Po przeprowadzeniu postępowania kontrolnego, mającego na celu zbadanie zasadności zgłoszenia T. G. do ubezpieczeń społecznych z tytułu zatrudnienia u płatnika K. Ś. oraz prawidłowości ustalenia podstawy wymiaru składek, organ rentowy uznał, iż podstawę wymiaru składek na ubezpieczenia społeczne
w przedmiotowej sprawie powinna stanowić kwota minimalnego wynagrodzenia za pracę
w 2015r., czyli 1.750 zł (obliczona proporcjonalnie do liczby dni świadczenia pracy). Zatem, w oparciu o przepisy art. 58 § 1 i 3 k.c. oraz art. 353 1 k.c. w zw. z art. 300 k.p., w zaskarżonej decyzji z dnia 6 kwietnia 2016r. organ rentowy stwierdził, że podstawę wymiaru składek
dla T. G. z tytułu zatrudnienia u płatnika K. Ś. stanowi kwotę minimalnego wynagrodzenia ustalonego na dany rok kalendarzowy, zgodnie
z przepisami ustawy z dnia 10 października 2002r. o minimalnym wynagrodzeniu za pracę, odpowiednio pomniejszona w miesiącach, w których praca nie była wykonywana przez cały miesiąc, tj. w październiku 2015r. - kwota 0,00 zł, w listopadzie 2015r. - kwota 398,16 zł,
w grudniu 2015r. - kwota 1.750 zł, w styczniu 2016r. - kwota 350,08 zł, w lutym 2016r. - kwota 0,00 zł.
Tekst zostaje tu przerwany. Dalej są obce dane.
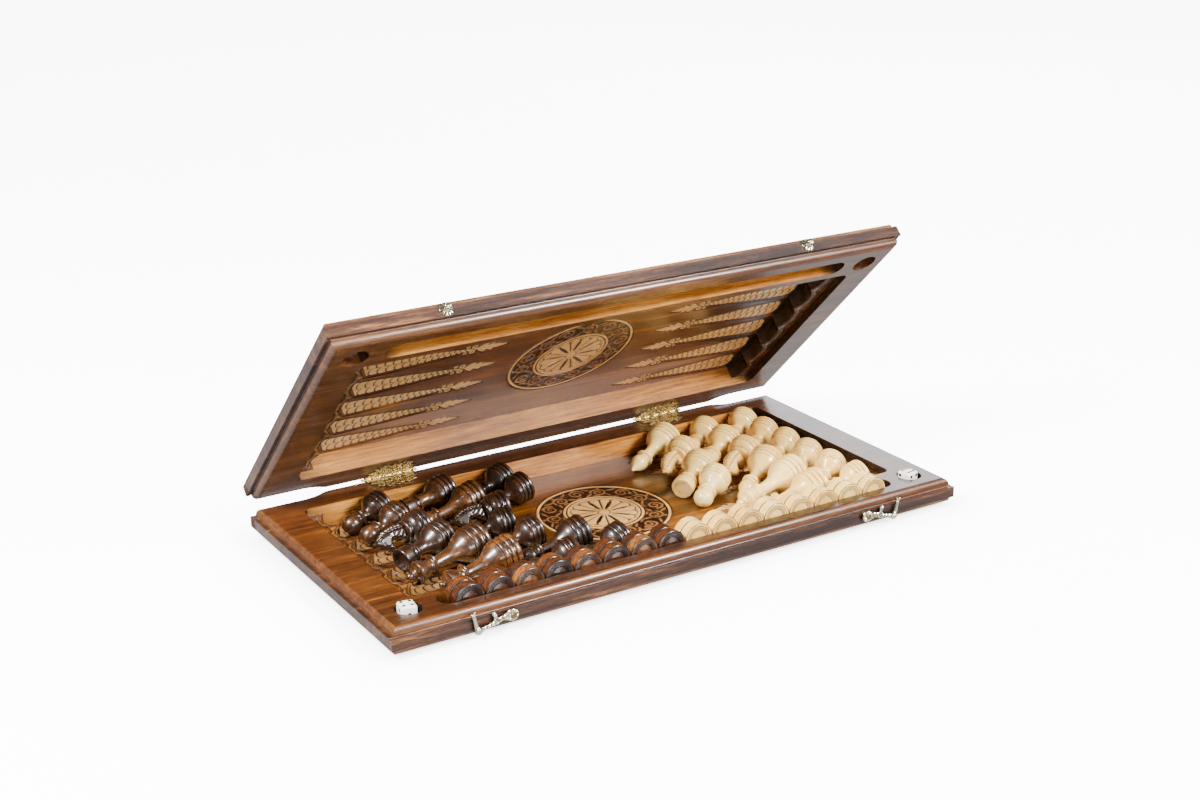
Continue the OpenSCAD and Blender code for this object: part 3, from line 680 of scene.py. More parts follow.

Dokonując rozważań prawnych, Sąd Okręgowy powołał się na treść art. 6 ust. 1
pkt 1, art. 8 ust. 1, art. 11 ust. 1, art. 18 ust. 1
w zw. z art. 20 ust. 1, art. 46 i art. 83
ust. 1 ustawy z dnia 13 października 1998r. o systemie ubezpieczeń społecznych
(Dz. U.
tekst jednolity z 2016r., poz. 963 z późn. zm.), art. 58 § 1 i 3 k.c. oraz art. 18 § 1 k.p.
i art. 78 k.p., uznał, że odwołanie ubezpieczonej zasługuje na częściowe
uwzględnienie.

Motywując swoje rozstrzygnięcie, Sąd pierwszej instancji wskazał, że w niniejszej sprawie fakt zatrudnienia ubezpieczonej przez tego płatnika składek, okres
zatrudnienia i faktyczne świadczenie pracy przez ubezpieczoną, nie były sporne między stronami.
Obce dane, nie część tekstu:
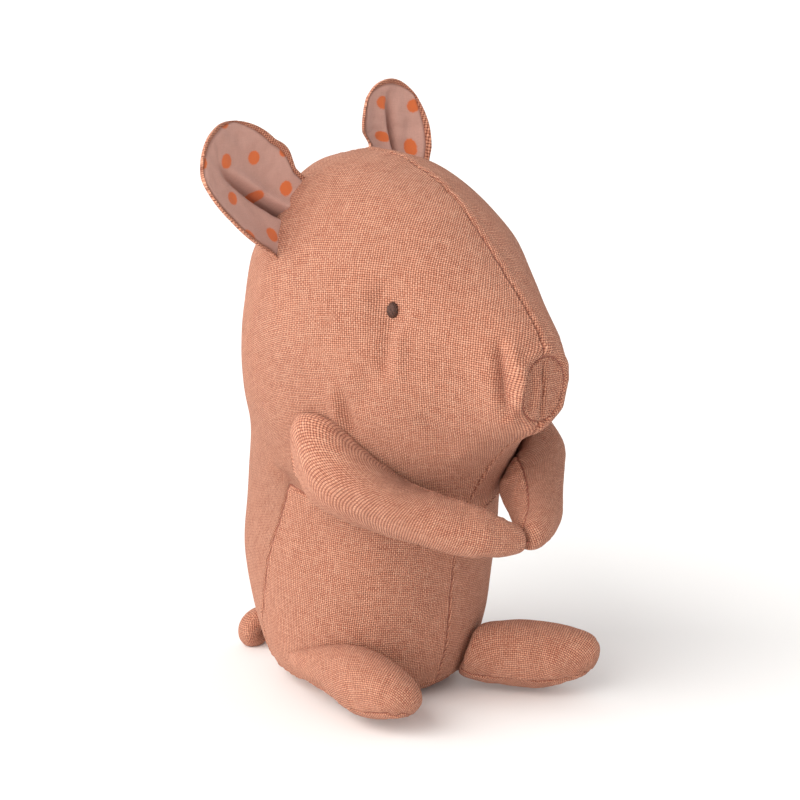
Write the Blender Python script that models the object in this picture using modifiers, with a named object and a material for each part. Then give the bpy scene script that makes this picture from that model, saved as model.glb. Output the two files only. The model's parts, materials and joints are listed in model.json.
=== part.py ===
"""A small sitting pig sewn of linen and stuffed, with its two hands stitched together in front.

Metres, +Z up. The pig faces -Y and its right side is at -X. The origin is the middle of the flat seat.
Run it with: blender --background --python part.py
"""

import math

import bmesh
import bpy
from mathutils import Matrix, Vector
from mathutils.bvhtree import BVHTree

# Cloth and clearances
LINEN = 0.0010  # thickness of the linen
LINING = 0.0008  # thickness of the cotton inside the ears
GAP = 0.0003  # between pieces that touch
RUNNING = 0.0004  # between a moving root and the body

# How finely the soft forms are divided
BODY_POINTS = 14
LIMB_POINTS = 8
TAIL_POINTS = 6
SMOOTHING = 1

# Torso and head
TORSO_RADIUS = 0.0490
NECK_HEIGHT = 0.0930
HEAD_HEIGHT = 0.1120
HEAD_HALF_WIDTH = 0.0525
SNOUT_REACH = 0.0978
SEAT_RISE = 0.0060  # height of the seam round the seat
SEAT_CUT = 0.0005  # how deep the seat is cut flat

# height over the seat, reach forward, reach back and half width of each ring of the torso
TORSO_RING_SHARES = (
    (0.00, 0.46, 0.44, 0.44),
    (0.00, 0.70, 0.68, 0.70),
    (0.10, 0.88, 0.84, 0.86),
    (0.32, 0.98, 0.96, 0.95),
    (0.55, 1.00, 0.99, 1.01),
    (0.75, 1.08, 0.97, 1.00),
)
# for each ring of the head: how far forward and how high its crown lies, then its throat, and its half width
HEAD_RING_SHARES = (
    (-0.48, 0.00, 0.53, -0.19, 0.93),
    (-0.50, 0.20, 0.58, -0.13, 1.00),
    (-0.51, 0.55, 0.62, -0.08, 1.01),
    (-0.42, 0.90, 0.66, -0.03, 0.99),
    (-0.02, 1.04, 0.70, 0.02, 0.90),
    (0.37, 0.96, 0.74, 0.06, 0.71),
    (0.62, 0.80, 0.79, 0.11, 0.50),
    (0.83, 0.61, 0.87, 0.15, 0.38),
    (0.96, 0.49, 0.92, 0.18, 0.32),
    (0.95, 0.43, 0.93, 0.22, 0.22),
    (0.95, 0.34, 0.945, 0.32, 0.03),
)

# Seams between the panels of the body
SIDE_SEAM_FORWARD = 0.0100  # how far forward the side seam starts under the arm
SIDE_SEAM_LEAN = 20.0  # degrees that the side seam leans back as it goes down
THROAT_SEAM_DROP = 0.0080  # how far the seam under the cheeks lies below the neck
THROAT_SEAM_TILT = 14.0  # degrees that it falls towards the front

# Eyes: a knot of thread in a dimple
EYE_FORWARD = 0.0506
EYE_RISE = 0.0621  # over the neck
EYE_HALF_LENGTH = 0.0031
EYE_HALF_WIDTH = 0.0021
EYE_HALF_DEPTH = 0.0012
EYE_POINTS = 10
DIMPLE_DEPTH = 0.0030
DIMPLE_RADIUS = 0.0090

# Arms: a curve from the shoulder round to the hand, by its four control points
SHOULDER_OUT = 0.0480
SHOULDER_FORWARD = 0.0120
SHOULDER_RISE = 0.0095  # over the neck
RIGHT_ARM_BOW_OUT = 0.0390
LEFT_ARM_BOW_OUT = 0.0260
ARM_BOW_FORWARD = 0.0500
ARM_BOW_RISE = 0.0000
WRIST_OUT = 0.0220
WRIST_FORWARD = 0.0835
WRIST_DROP = 0.0205
HAND_FORWARD = 0.0865
HAND_DROP = 0.0210
HAND_PRESS = 0.0040  # how far each hand is flattened against the other
HAND_STITCH_FORWARD = 0.0836
HAND_STITCH_DROP = 0.0196
HAND_STITCH_HALF_WIDTH = 0.0030
HAND_STITCH_HALF_HEIGHT = 0.0033
STITCH_POINTS = 12
ARM_RADIUS = 0.0148
ARM_RINGS = 7
ARM_RADIUS_SHARES = (
    (0.0, 0.90),
    (0.12, 1.25),
    (0.3, 1.22),
    (0.5, 0.92),
    (0.62, 0.82),
    (0.8, 0.66),
    (0.94, 0.52),
    (1.0, 0.30),
)
ARM_SEAM_SHARE = 0.35  # how far the seams along an arm lie on its inner side, in radii
ARMS_DOWN = 14.0  # degrees that the arms can be pushed down

# Legs
LEG_LENGTH = 0.0760
LEG_RADIUS = 0.0143
LEG_RINGS = 6
LEG_RADIUS_SHARES = (
    (0.0, 0.30),
    (0.08, 0.55),
    (0.25, 0.80),
    (0.6, 1.04),
    (0.82, 1.00),
    (0.94, 0.80),
    (1.0, 0.42),
)
LEG_REST_SHARE = 1.00  # height of a leg's middle line over the floor, in radii
LEG_CLEARANCE = 0.0003
LEG_SEAM_SHARE = 0.35  # how far the seams along a leg lie under its middle line, in radii
HIP_SHARES = {"right": (0.71, -0.20), "left": (0.02, 0.37)}  # out and forward
HIP_PIVOT_SHARES = {"right": 0.05, "left": 0.30}  # where along a leg its joint lies
LEG_SPLAY = {"right": 2.0, "left": 38.0}  # degrees out from straight ahead
LEG_SWING = {"right": (0.0, 35.0), "left": (-20.0, 20.0)}  # degrees outwards

# Ears
EAR_LENGTH = 0.0415
EAR_HALF_WIDTH = 0.0190
EAR_CUP = 0.0060  # how deep the ear is hollowed along its length
EAR_COLUMNS = 4
EAR_ROWS = 4
EAR_WIDTH_SHARES = ((0.0, 0.92), (0.3, 1.02), (0.6, 1.0), (0.85, 0.76), (1.0, 0.38))
LINING_SHARE = 0.94  # the linen stands past the lining all round
# ends of the seam at an ear's base (out, forward, height on the head), upper end first
EAR_BASE_SHARES = {
    "right": ((0.50, -0.20, 0.93), (0.87, 0.0, 0.68)),
    "left": ((0.12, -0.22, 0.99), (0.68, -0.10, 0.84)),
}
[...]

Przedmiotem sporu była natomiast wysokość podstawy wymiaru składek ustalona przez strony umowy o pracę w wysokości 9.950 zł.
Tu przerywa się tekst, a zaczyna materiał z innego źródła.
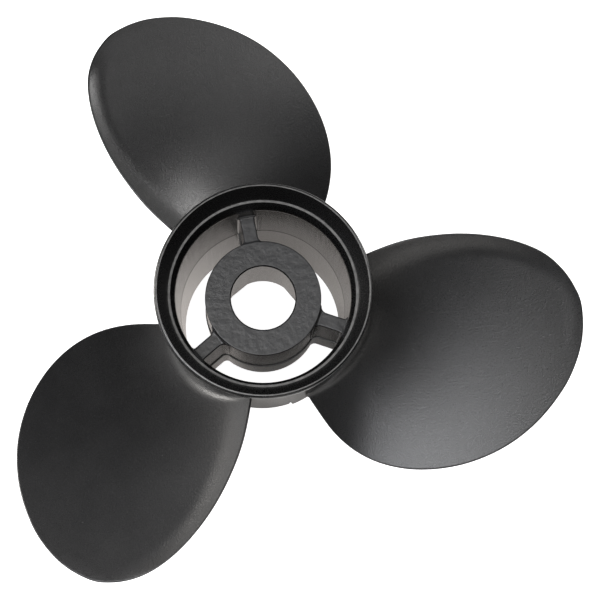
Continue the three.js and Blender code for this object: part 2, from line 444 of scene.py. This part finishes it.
def black_paint(name, dark, light, roughness, grain_bump,
                mottle_scale=45, mottle_bump=0.0, specular=0.5, stretch=1.0):
    """Satin black paint: fine grain, soft mottling, scattered dust specks. The mottling turns
    into streaks along the shaft line where stretch, its scale in that direction, is small."""
    material, nodes, links, shader = new_material(name)
    position = nodes.new("ShaderNodeTexCoord").outputs["Object"]
    stretched = nodes.new("ShaderNodeMapping")
    stretched.inputs["Scale"].default_value = (1, 1, stretch)
    links.new(position, stretched.inputs["Vector"])
    fine = noise(nodes, links, position, FINE_SCALE, 2.0)
    grain = noise(nodes, links, position, GRAIN_SCALE, 3.0)
    mottle = noise(nodes, links, stretched.outputs["Vector"], mottle_scale, 4.0)
    base = blend_colours(nodes, links, remap(nodes, links, mottle, 0.3, 0.7, 0, 1), dark, light)
    speck_colour = tuple(min(1.0, channel * SPECK_BRIGHTNESS) for channel in light)
    colour = blend_colours(nodes, links, dust_specks(nodes, links, position), base, speck_colour)
    links.new(colour, shader.inputs["Base Color"])
    uneven = remap(nodes, links, fine, 0.25, 0.75, roughness - SMOOTHER, roughness + ROUGHER)
    links.new(uneven, shader.inputs["Roughness"])
    normal = bump(nodes, links, grain, grain_bump, GRAIN_DEPTH)
    if mottle_bump:
        normal = bump(nodes, links, mottle, mottle_bump, MOTTLE_DEPTH, normal)
    links.new(normal, shader.inputs["Normal"])
    shader.inputs["IOR"].default_value = PAINT_IOR
    shader.inputs["Specular IOR Level"].default_value = specular
    return material


blade_paint = black_paint(
    "blade_paint", (0.011, 0.011, 0.0115), (0.015, 0.015, 0.0155), 0.29, 0.6)
barrel_paint = black_paint(
    "barrel_paint", (0.02, 0.0195, 0.019), (0.034, 0.033, 0.032), 0.38, 0.3)
passage_paint = black_paint(
    "passage_paint", (0.012, 0.011, 0.01), (0.034, 0.031, 0.028), 0.2, 0.2,
    mottle_scale=380, mottle_bump=0.35, specular=0.5, stretch=0.07)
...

Z kolei, w odwołaniu od zaskarżonej decyzji ubezpieczona wniosła o jej zmianę, poprzez ustalenie, że podstawa wymiaru składek w okresie zatrudnienia u płatnika składek K. Ś. wynosi przynajmniej 4.000 zł brutto.

Według Sądu Okręgowego, art. 58 § 1 k.c. znajduje zastosowanie w niniejszej sprawie, jednakże nie w wymiarze zastosowanym przez organ rentowy. Zdaniem tego Sądu, podstawa wymiaru składek T. G., podlegającej ubezpieczeniom jako pracownik K. Ś., winna wynosić dwukrotność kwoty minimalnego wynagrodzenia za pracę obowiązującego w tym czasie, czyli 3.500 zł.

Mając na uwadze całokształt zgromadzonego materiału dowodowego, Sąd pierwszej instancji doszedł do przekonania, że wynagrodzenie ubezpieczonej w kwocie 9.950 zł
brutto za pracę agenta ubezpieczeniowego nie w pełni odpowiadało charakterowi powierzonego jej stanowiska, możliwościom finansowym pracodawcy i jest wynagrodzeniem wygórowanym.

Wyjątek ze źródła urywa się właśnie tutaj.